• [DATASET EXTRACT]
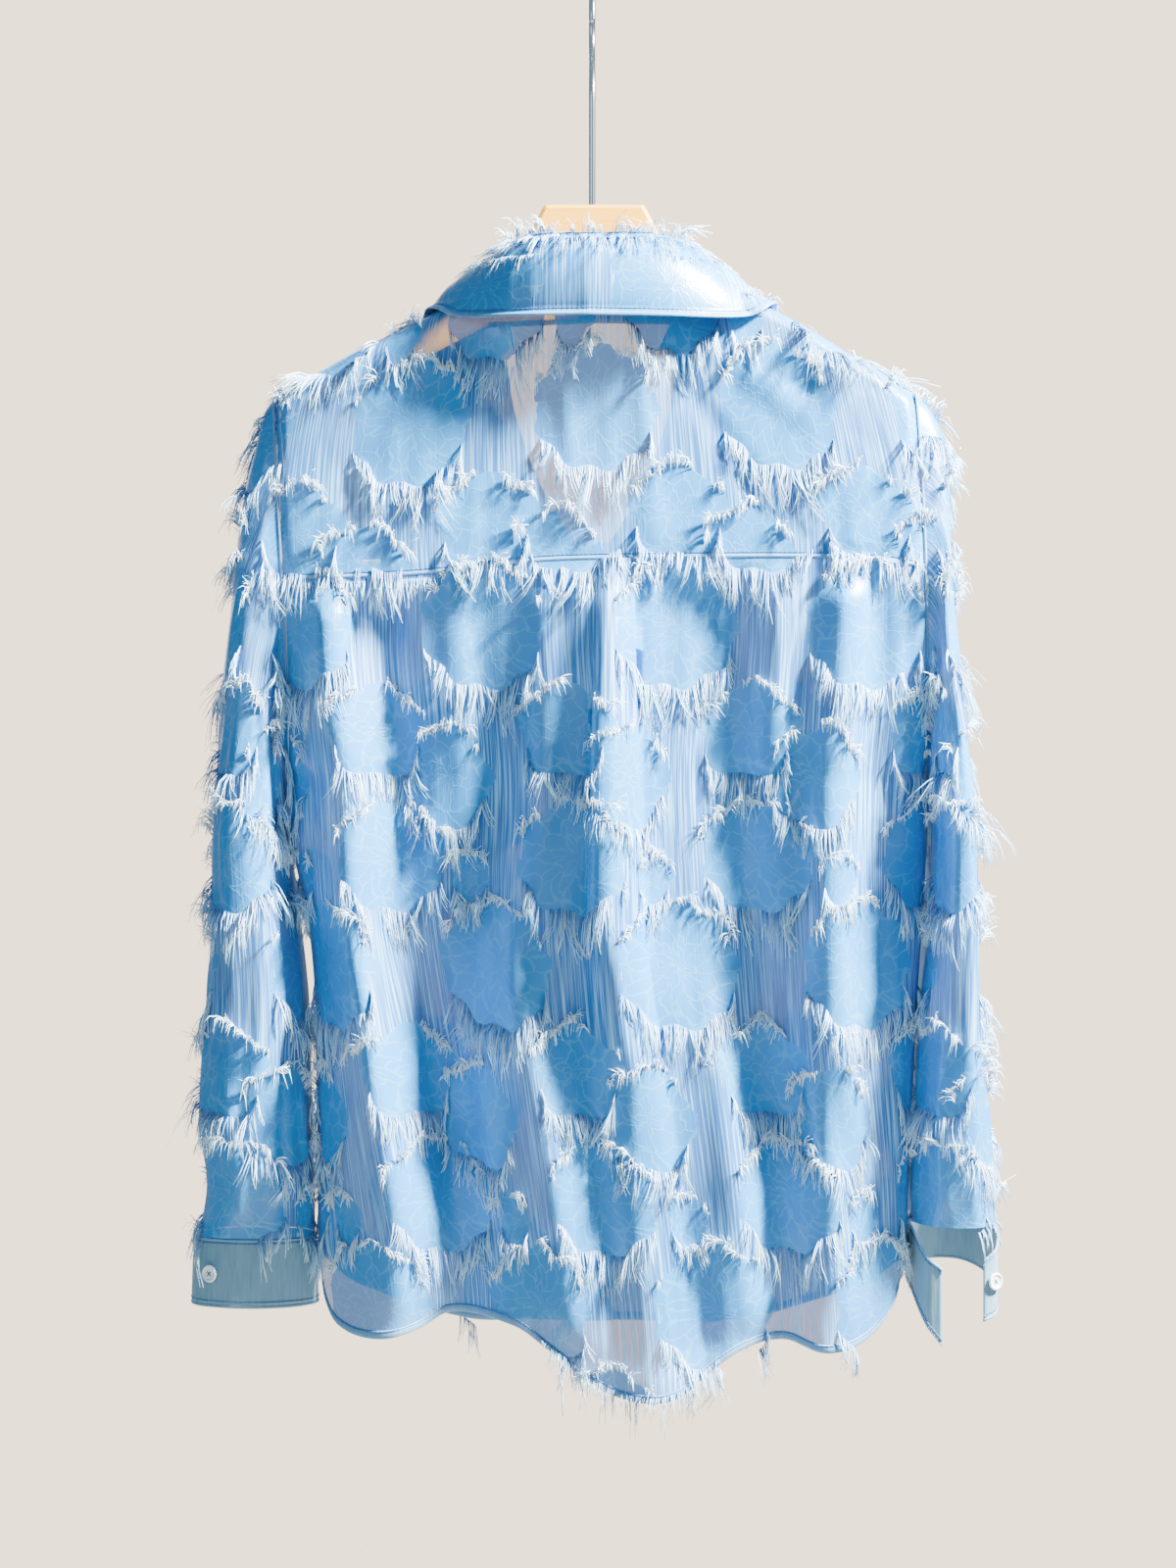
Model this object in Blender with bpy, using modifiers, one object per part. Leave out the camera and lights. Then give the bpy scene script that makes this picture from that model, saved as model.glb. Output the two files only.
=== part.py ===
"""A sheer fringed shirt hanging on a flat wooden hanger, as solids.

Units are metres and +Z is up. The origin is the underside of the hook's crown, where a rail
holds the hanger. -Y is the wearer's back, +Y the wearer's front and +X the wearer's right.
Each cloth piece is an open surface worked out from the sizes below and given its wall by a
Solidify modifier. The fringe is rows of locks, each row fused to a narrow strip on the cloth.
"""

import math

import bmesh
import bpy
from mathutils import Vector
from mathutils.bvhtree import BVHTree

WALL = 0.0013
SEAM_GAP = 0.0008
SIDE_GAP = 0.0007
LAYER_GAP = 0.0005
ROUND = 0.012

# Height, wearer's left side, wearer's right side, depth of the back, depth of the front.
BODY = (
    (-0.170, -0.2083, 0.2114, 0.019, 0.020),
    (-0.270, -0.2083, 0.2134, 0.024, 0.028),
    (-0.380, -0.2022, 0.2175, 0.031, 0.037),
    (-0.460, -0.1996, 0.2195, 0.035, 0.041),
    (-0.560, -0.1996, 0.2216, 0.038, 0.043),
    (-0.610, -0.1890, 0.2195, 0.040, 0.044),
    (-0.670, -0.1834, 0.2155, 0.041, 0.045),
    (-0.780, -0.1819, 0.2104, 0.043, 0.046),
    (-0.860, -0.1813, 0.2073, 0.044, 0.046),
    (-0.960, -0.1808, 0.2033, 0.045, 0.046),
)
LEFT, RIGHT, BACK_DEPTH, FRONT_DEPTH = 1, 2, 3, 4

# Across, height of the line where the cloth goes over the shoulders.
SHOULDER = (
    (-0.2083, -0.2689),
    (-0.1978, -0.2614),
    (-0.1586, -0.2384),
    (-0.1128, -0.2171),
    (-0.0710, -0.1932),
    (-0.0500, -0.1815),
    (0.0000, -0.1693),
    (0.0500, -0.1795),
    (0.0710, -0.1896),
    (0.1260, -0.2130),
    (0.1795, -0.2451),
    (0.2134, -0.2669),
)
UNDERARM = -0.518
ARMHOLE_BACK = 0.026
ARMHOLE_FRONT = 0.031
ARMHOLE_CURVE = 0.45

# Height, how square the body's section is.
SQUARENESS = ((-0.300, 5.0), (-0.360, 3.6), (-0.430, 2.7), (-0.900, 2.5))

NECK_X = -0.003
NECK_HEIGHT = -0.200
NECK_BULGE_BACK = 0.025
NECK_BULGE_FRONT = 0.030
NECK_WIDE_BACK = 0.050
NECK_WIDE_FRONT = 0.080
NECK_FADE = 0.060

# Across from the neck's middle, how far the yoke's top edge lies behind the shoulder line.
NECK_EDGE = (
    (0.000, 0.043),
    (0.030, 0.038),
    (0.048, 0.026),
    (0.058, 0.012),
    (0.066, -0.003),
    (0.072, -0.014),
    (0.079, -0.020),
    (0.230, -0.020),
)
# Across, height of the seam under the yoke.
YOKE_SEAM = (
    (-0.200, -0.3905),
    (-0.114, -0.3873),
    (-0.040, -0.3790),
    (0.010, -0.3770),
    (0.140, -0.3760),
    (0.190, -0.3780),
    (0.215, -0.3820),
)
# Across, height of the back's shirt-tail hem.
BACK_HEM = (
    (-0.1800, -0.8400),
    (-0.1760, -0.8640),
    (-0.1664, -0.8800),
    (-0.1400, -0.8854),
    (-0.1120, -0.8800),
    (-0.0930, -0.8710),
    (-0.0500, -0.8770),
    (-0.0275, -0.8930),
    (0.0083, -0.9190),
    (0.0330, -0.9245),
    (0.0576, -0.9200),
    (0.0940, -0.8950),
    (0.1248, -0.8880),
    (0.1490, -0.8945),
    (0.1718, -0.8920),
    (0.1880, -0.8820),
    (0.2000, -0.8640),
    (0.2050, -0.8440),
)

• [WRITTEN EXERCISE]
All lines above with "from" in them should be returned.

• [ANSWER]
Model this object in Blender with bpy, using modifiers, one object per part. Leave out the camera and lights. Then give the bpy scene script that makes this picture from that model, saved as model.glb. Output the two files only.
Each cloth piece is an open surface worked out from the sizes below and given its wall by a
from mathutils import Vector
from mathutils.bvhtree import BVHTree
# Across from the neck's middle, how far the yoke's top edge lies behind the shoulder line.